A Rússia, apesar das sanções ocidentais decorrentes da guerra na Ucrânia, também segue desempenhando papel central nesse novo xadrez global. Moscou tem reforçado suas parcerias estratégicas com países asiáticos, africanos e latino-americanos, e promovido a ideia de um mundo multipolar em seus discursos oficiais. O discurso russo associa a multipolaridade à soberania nacional e à recusa das “regras baseadas na ordem liberal”, frequentemente apontadas como instrumentos de dominação do Ocidente. Em fóruns como o BRICS e o Fórum Econômico de São Petersburgo, a Rússia defende abertamente o uso de moedas locais e a desdolarização das trocas comerciais como forma de resistir à hegemonia financeira americana.

Países do Golfo, como Arábia Saudita, Emirados Árabes Unidos e Catar, têm adotado uma postura pragmática e cada vez mais assertiva.

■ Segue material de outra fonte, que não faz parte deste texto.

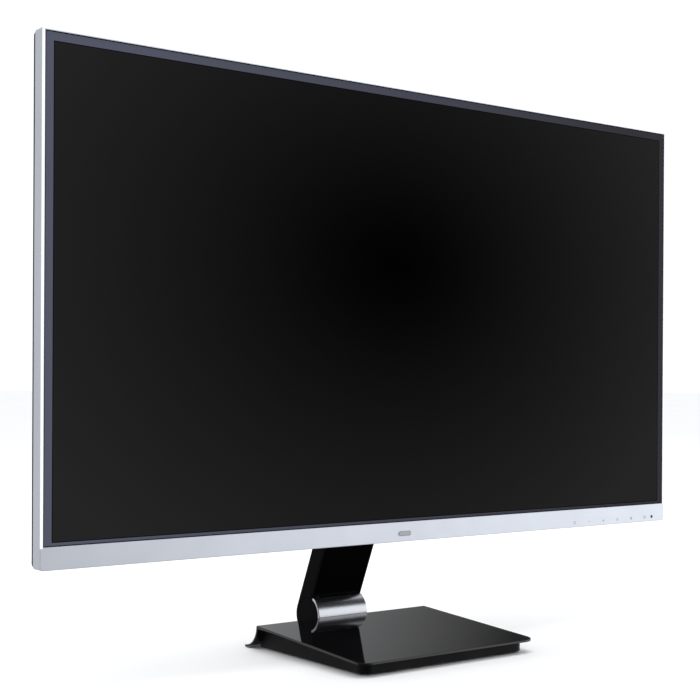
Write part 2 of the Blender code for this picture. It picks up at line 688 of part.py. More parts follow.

Além de expandirem investimentos em energia renovável, tecnologia e indústria, esses países têm mediado conflitos regionais e buscado maior autonomia em relação às potências ocidentais. A recente entrada da Arábia Saudita e dos Emirados no BRICS+ é indicativa de uma reorientação estratégica. Esses países passaram a diversificar seus parceiros, estreitando laços com China, Rússia e Índia, sem necessariamente romper com os Estados Unidos — uma abordagem que exemplifica o realinhamento multipolar.

A África também vem assumindo maior protagonismo. Países como Etiópia, Nigéria, África do Sul e Angola têm atraído investimentos asiáticos e árabes, ao mesmo tempo em que questionam sua marginalização nas instituições multilaterais. A entrada da Etiópia no BRICS+ e as recentes cúpulas China-África e Rússia-África demonstram o crescente reconhecimento do continente como ator estratégico no século XXI.

Na esfera tecnológica, a fragmentação das cadeias globais de valor é um reflexo direto da nova configuração do poder. As tensões entre China e Estados Unidos em torno dos semicondutores, da inteligência artificial e das telecomunicações aceleraram processos como o “friend-shoring” e o “decoupling”, estratégias de realocação industrial que visam reduzir a dependência de rivais geopolíticos. Ao mesmo tempo, países como o Vietnã, Indonésia, Malásia, Brasil e Turquia vêm se beneficiando dessas novas dinâmicas, tornando-se centros de produção alternativos.

O campo financeiro também está em transição. A hegemonia do dólar vem sendo desafiada por iniciativas como o uso do yuan em transações bilaterais, a criação de mecanismos alternativos de pagamento entre países do BRICS e o fortalecimento de bancos multilaterais como o Novo Banco de Desenvolvimento. Embora o dólar ainda seja dominante, há sinais claros de que o sistema financeiro global se move lentamente em direção à multipolaridade, especialmente após o congelamento de reservas internacionais russas pelos Estados Unidos, o que gerou receios em outros países quanto à segurança de manter grandes volumes em ativos americanos.

Em termos de governança, novas instituições e coalizões vêm ganhando força. A Organização de Cooperação de Xangai, por exemplo, já abrange mais de 40% da população mundial e atua em temas como segurança, energia e conectividade regional. O BRICS+, com sua ampliação recente, passou a representar mais de 45% da população global e uma parcela significativa do PIB mundial, superando o G7 em paridade de poder de compra. Essas iniciativas visam criar uma governança internacional mais representativa, na qual os países do Sul Global tenham maior voz e protagonismo.

A construção de um mundo multipolar não é isenta de contradições e rivalidades. Há tensões entre os próprios polos emergentes, divergências internas e limitações estruturais. No entanto, o processo parece irreversível. A pluralização do poder, das normas e das visões de mundo está remodelando profundamente a política internacional. Independentemente de crises pontuais ou mudanças de governo, a multipolaridade já se apresenta como a nova moldura estrutural do sistema internacional no século XXI.